Another really bad employment report from the US Bureau of Labor Statistics. Employment has been essentially static for the last couple of months, and most of the ground gained in 2010 has been lost. Unsurprisingly, public sector job cuts are leading the way downwards, as the stimulus fades into memory and austerity proceeds at the state and local level. In this context, it’s hard to know what outcome of the current negotiations over the debt limit would be worse: unconditional surrender to Republican demands for yet more spending cuts, or a failure to pass any legislation, with consequences that remain unclear.It’s hard to see US unemployment falling substantially any time soon.
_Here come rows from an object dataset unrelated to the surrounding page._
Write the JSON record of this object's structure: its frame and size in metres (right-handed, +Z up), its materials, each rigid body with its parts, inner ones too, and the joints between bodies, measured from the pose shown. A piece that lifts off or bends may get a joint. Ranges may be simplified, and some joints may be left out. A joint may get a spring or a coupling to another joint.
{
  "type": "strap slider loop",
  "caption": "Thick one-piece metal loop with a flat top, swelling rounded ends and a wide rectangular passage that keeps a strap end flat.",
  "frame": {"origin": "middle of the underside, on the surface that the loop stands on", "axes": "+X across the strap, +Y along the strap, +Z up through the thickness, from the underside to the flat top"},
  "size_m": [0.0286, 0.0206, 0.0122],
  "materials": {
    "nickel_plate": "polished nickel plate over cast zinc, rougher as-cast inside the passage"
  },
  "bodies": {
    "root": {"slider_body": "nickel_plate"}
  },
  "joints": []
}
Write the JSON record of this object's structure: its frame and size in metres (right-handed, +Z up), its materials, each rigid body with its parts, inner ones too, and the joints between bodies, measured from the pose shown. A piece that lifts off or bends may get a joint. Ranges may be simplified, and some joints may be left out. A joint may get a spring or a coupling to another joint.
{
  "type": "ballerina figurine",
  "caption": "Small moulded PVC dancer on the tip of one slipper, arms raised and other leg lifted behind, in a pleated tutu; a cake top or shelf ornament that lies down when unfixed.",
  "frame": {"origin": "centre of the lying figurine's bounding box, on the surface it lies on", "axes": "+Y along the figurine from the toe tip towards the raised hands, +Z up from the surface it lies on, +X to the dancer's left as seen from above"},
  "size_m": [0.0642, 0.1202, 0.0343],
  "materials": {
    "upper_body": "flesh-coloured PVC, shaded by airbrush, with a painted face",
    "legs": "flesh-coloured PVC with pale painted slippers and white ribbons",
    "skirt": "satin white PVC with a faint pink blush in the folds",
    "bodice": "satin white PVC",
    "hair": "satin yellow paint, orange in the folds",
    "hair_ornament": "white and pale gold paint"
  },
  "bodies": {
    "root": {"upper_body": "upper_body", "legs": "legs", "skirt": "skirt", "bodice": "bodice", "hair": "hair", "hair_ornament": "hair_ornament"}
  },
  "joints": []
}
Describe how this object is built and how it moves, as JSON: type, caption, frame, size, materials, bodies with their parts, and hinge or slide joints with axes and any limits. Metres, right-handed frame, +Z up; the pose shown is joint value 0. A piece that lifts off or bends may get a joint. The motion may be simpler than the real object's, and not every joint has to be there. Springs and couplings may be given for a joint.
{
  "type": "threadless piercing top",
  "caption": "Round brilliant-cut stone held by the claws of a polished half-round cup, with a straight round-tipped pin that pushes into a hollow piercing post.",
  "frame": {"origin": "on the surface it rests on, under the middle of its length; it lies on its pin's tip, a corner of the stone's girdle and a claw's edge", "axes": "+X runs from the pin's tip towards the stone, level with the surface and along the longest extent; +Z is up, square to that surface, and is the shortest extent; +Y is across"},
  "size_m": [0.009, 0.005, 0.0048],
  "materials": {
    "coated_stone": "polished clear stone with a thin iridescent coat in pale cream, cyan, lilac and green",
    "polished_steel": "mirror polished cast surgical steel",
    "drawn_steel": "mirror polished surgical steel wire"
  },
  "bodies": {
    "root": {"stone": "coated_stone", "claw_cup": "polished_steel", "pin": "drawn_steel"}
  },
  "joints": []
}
The decline in the participation rate (it’s fallen by about 3 percentage points of the population, equal to about 5 per cent of the labor force) means that the standard measure seriously understates the severity of the problem. If employment growth were to resume, lots of people would re-enter the labor market, so that unemployment would not decline fast.
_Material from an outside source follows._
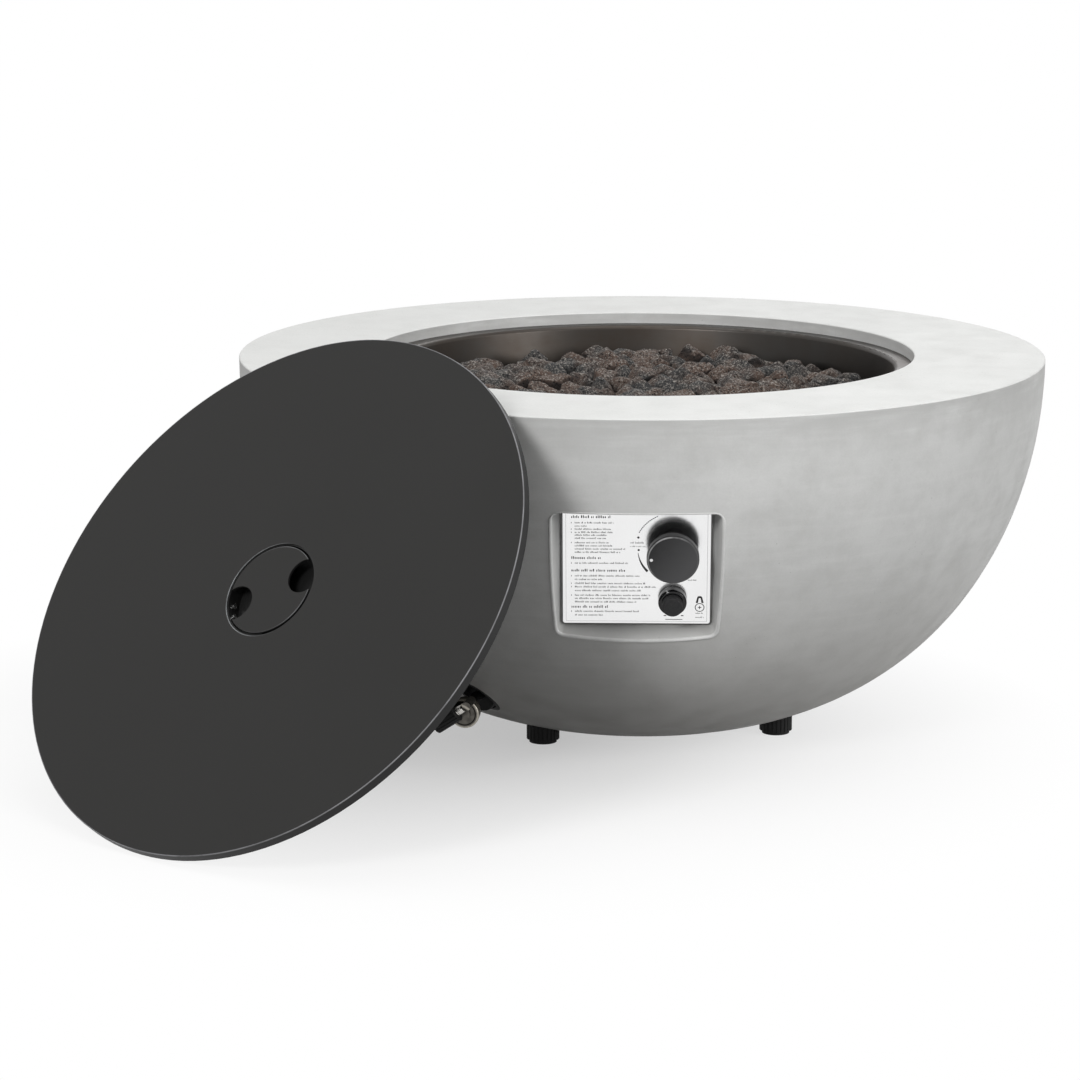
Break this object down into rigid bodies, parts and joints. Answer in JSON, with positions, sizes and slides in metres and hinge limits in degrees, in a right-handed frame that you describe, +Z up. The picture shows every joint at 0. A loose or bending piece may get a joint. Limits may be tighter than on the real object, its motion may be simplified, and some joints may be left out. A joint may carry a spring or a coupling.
{
  "type": "gas fire pit table",
  "caption": "Round cast-concrete gas fire pit table with a lava rock burner pan, a recessed control panel, levelling feet and a steel lid that leans on the rim.",
  "frame": {"origin": "on the floor, on the bowl's vertical axis", "axes": "+Z up; -Y towards the control panel; +X to the right as seen by someone who faces the panel"},
  "size_m": [1.2849, 1.3656, 0.5575],
  "materials": {
    "concrete": "matte cast concrete",
    "pan_steel": "heat-tinted satin",
    "burner_steel": "satin",
    "shield_steel": "galvanised",
    "brass": "machined",
    "ceramic_white": "glazed",
    "lava_rock": "rough, porous",
    "panel_steel": "polished",
    "knob_black": "satin",
    "dot_white": "matte",
    "valve_alloy": "die cast",
    "zinc_steel": "zinc plated",
    "igniter_plastic": "matte",
    "cap_black": "glossy",
    "button_black": "fine texture",
    "battery_shell": "satin",
    "flex_steel": "corrugated",
    "line_rubber": "matte",
    "lead_silicone": "matte",
    "foot_plastic": "ribbed, matte",
    "pad_rubber": "matte",
    "grommet_rubber": "matte",
    "pipe_black": "satin black",
    "regulator_alloy": "painted satin",
    "bright_steel": "knurled, polished",
    "wheel_black": "ribbed, matte",
    "lid_paint": "satin charcoal",
    "cup_black": "satin black",
    "screw_steel": "polished"
  },
  "bodies": {
    "bowl": {"bowl_shell": "concrete", "burner_pan": "pan_steel", "burner_ring": "burner_steel", "burner_lock_nut": "zinc_steel", "heat_shield": "shield_steel", "shield_spacers": "shield_steel", "venturi_mixer": "burner_steel", "orifice_fitting": "brass", "pilot_bracket": "burner_steel", "spark_electrode": "ceramic_white", "thermocouple": "brass", "lava_rock_bed": "lava_rock", "lava_rocks": "lava_rock", "control_panel": "panel_steel", "panel_nuts": "zinc_steel", "valve_body": "valve_alloy", "valve_nut": "brass", "igniter_body": "igniter_plastic", "igniter_battery": "battery_shell", "igniter_nut": "igniter_plastic", "flex_gas_line": "flex_steel", "inlet_gas_line": "line_rubber", "ignition_lead": "lead_silicone", "thermocouple_lead": "brass", "foot_inserts": "brass", "inlet_grommet": "grommet_rubber", "inlet_pipe": "pipe_black", "regulator_body": "regulator_alloy", "regulator_cover": "regulator_alloy", "inlet_ferrule": "bright_steel"},
    "lid": {"lid_plate": "lid_paint", "lid_handle_cup": "cup_black", "lid_handle_bridge": "lid_paint", "lid_handle_screws": "screw_steel"},
    "valve_plug": {"valve_plug": "brass"},
    "knob": {"valve_stem": "zinc_steel", "control_knob": "knob_black", "knob_mark": "dot_white"},
    "igniter_cap": {"igniter_cap": "cap_black"},
    "igniter_button": {"igniter_button": "button_black"},
    "inlet_handwheel": {"inlet_handwheel": "wheel_black"},
    "foot_pad_1": {"foot_pad_1": "pad_rubber"},
    "foot_wheel_1": {"foot_wheel_1": "foot_plastic"},
    "foot_pad_2": {"foot_pad_2": "pad_rubber"},
    "foot_wheel_2": {"foot_wheel_2": "foot_plastic"},
    "foot_pad_3": {"foot_pad_3": "pad_rubber"},
    "foot_wheel_3": {"foot_wheel_3": "foot_plastic"},
    "foot_pad_4": {"foot_pad_4": "pad_rubber"},
    "foot_wheel_4": {"foot_wheel_4": "foot_plastic"}
  },
  "joints": [
    {"name": "lid_lift", "type": "slide", "parent": "bowl", "child": "lid", "axis": [-0.496, -0.5943, 0.6331], "range_m": [0, 0.5]},
    {"name": "gas_knob_turn", "type": "hinge", "parent": "bowl", "child": "valve_plug", "pos_m": [0.04, -0.46308, 0.31639], "axis": [0, -0.9703, -0.2419], "range_deg": [-100, 130]},
    {"name": "gas_knob_push", "type": "slide", "parent": "valve_plug", "child": "knob", "axis": [0, 0.9703, 0.2419], "range_m": [0, 0.003], "stiffness_N_per_m": 1500, "springref_m": -0.001},
    {"name": "igniter_cap_off", "type": "slide", "parent": "bowl", "child": "igniter_cap", "axis": [0, -0.9703, -0.2419], "range_m": [0, 0.06]},
    {"name": "igniter_press", "type": "slide", "parent": "igniter_cap", "child": "igniter_button", "axis": [0, 0.9703, 0.2419], "range_m": [0, 0.003], "stiffness_N_per_m": 1200, "springref_m": -0.001},
    {"name": "handwheel_spin", "type": "hinge", "parent": "bowl", "child": "inlet_handwheel", "pos_m": [-0.22606, -0.34592, 0.08378], "axis": [-0.7992, 0.2198, -0.5594], "continuous": true},
    {"name": "foot_1_height", "type": "slide", "parent": "bowl", "child": "foot_pad_1", "axis": [0, 0, -1], "range_m": [0, 0.012]},
    {"name": "foot_1_screw", "type": "hinge", "parent": "foot_pad_1", "child": "foot_wheel_1", "pos_m": [-0.12556, -0.18065, 0.01], "axis": [0, 0, -1], "range_deg": [0, 2880.01]},
    {"name": "foot_2_height", "type": "slide", "parent": "bowl", "child": "foot_pad_2", "axis": [0, 0, -1], "range_m": [0, 0.012]},
    {"name": "foot_2_screw", "type": "hinge", "parent": "foot_pad_2", "child": "foot_wheel_2", "pos_m": [0.18065, -0.12556, 0.01], "axis": [0, 0, -1], "range_deg": [0, 2880.01]},
    {"name": "foot_3_height", "type": "slide", "parent": "bowl", "child": "foot_pad_3", "axis": [0, 0, -1], "range_m": [0, 0.012]},
    {"name": "foot_3_screw", "type": "hinge", "parent": "foot_pad_3", "child": "foot_wheel_3", "pos_m": [0.12556, 0.18065, 0.01], "axis": [0, 0, -1], "range_deg": [0, 2880.01]},
    {"name": "foot_4_height", "type": "slide", "parent": "bowl", "child": "foot_pad_4", "axis": [0, 0, -1], "range_m": [0, 0.012]},
    {"name": "foot_4_screw", "type": "hinge", "parent": "foot_pad_4", "child": "foot_wheel_4", "pos_m": [-0.18065, 0.12556, 0.01], "axis": [0, 0, -1], "range_deg": [0, 2880.01]}
  ],
  "couplings": [
    {"joint": "foot_1_screw", "follows": "foot_1_height", "rad_per_m": 4188.8},
    {"joint": "foot_2_screw", "follows": "foot_2_height", "rad_per_m": 4188.8},
    {"joint": "foot_3_screw", "follows": "foot_3_height", "rad_per_m": 4188.8},
    {"joint": "foot_4_screw", "follows": "foot_4_height", "rad_per_m": 4188.8}
  ]
}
Turning to the obligatory comparison with Europe, the US unemployment rate is almost exactly the same as the average for the EU-15, but both these averages conceal a lot of variation. The US has higher average unemployment than the core EU economies (except France, which is slightly higher) but much lower than the peripheral economies dealing with sovereign debt crises. On the other hand, there is plenty of variation within the US, and of a truly perverse kind. Roughly speaking, the further you were, economically, geographically and socially from the scene of the financial crisis, the worse off you are doing now.
The only question now is which set of policymakers is more likely to do something utterly disastrous. The chance of anything genuinely sensible is close to zero.
fn1. Apparently, it’s constitutionally impossible to default on the debt, and practically impossible to stop the computers sending out Social Security checks.
fn2. In this context, it looks as if 2011 will be another year in which I win my bet with Bryan Caplan that the gap between US and EU unemployment rates will be less than the gap implied by higher US rates of incarceration.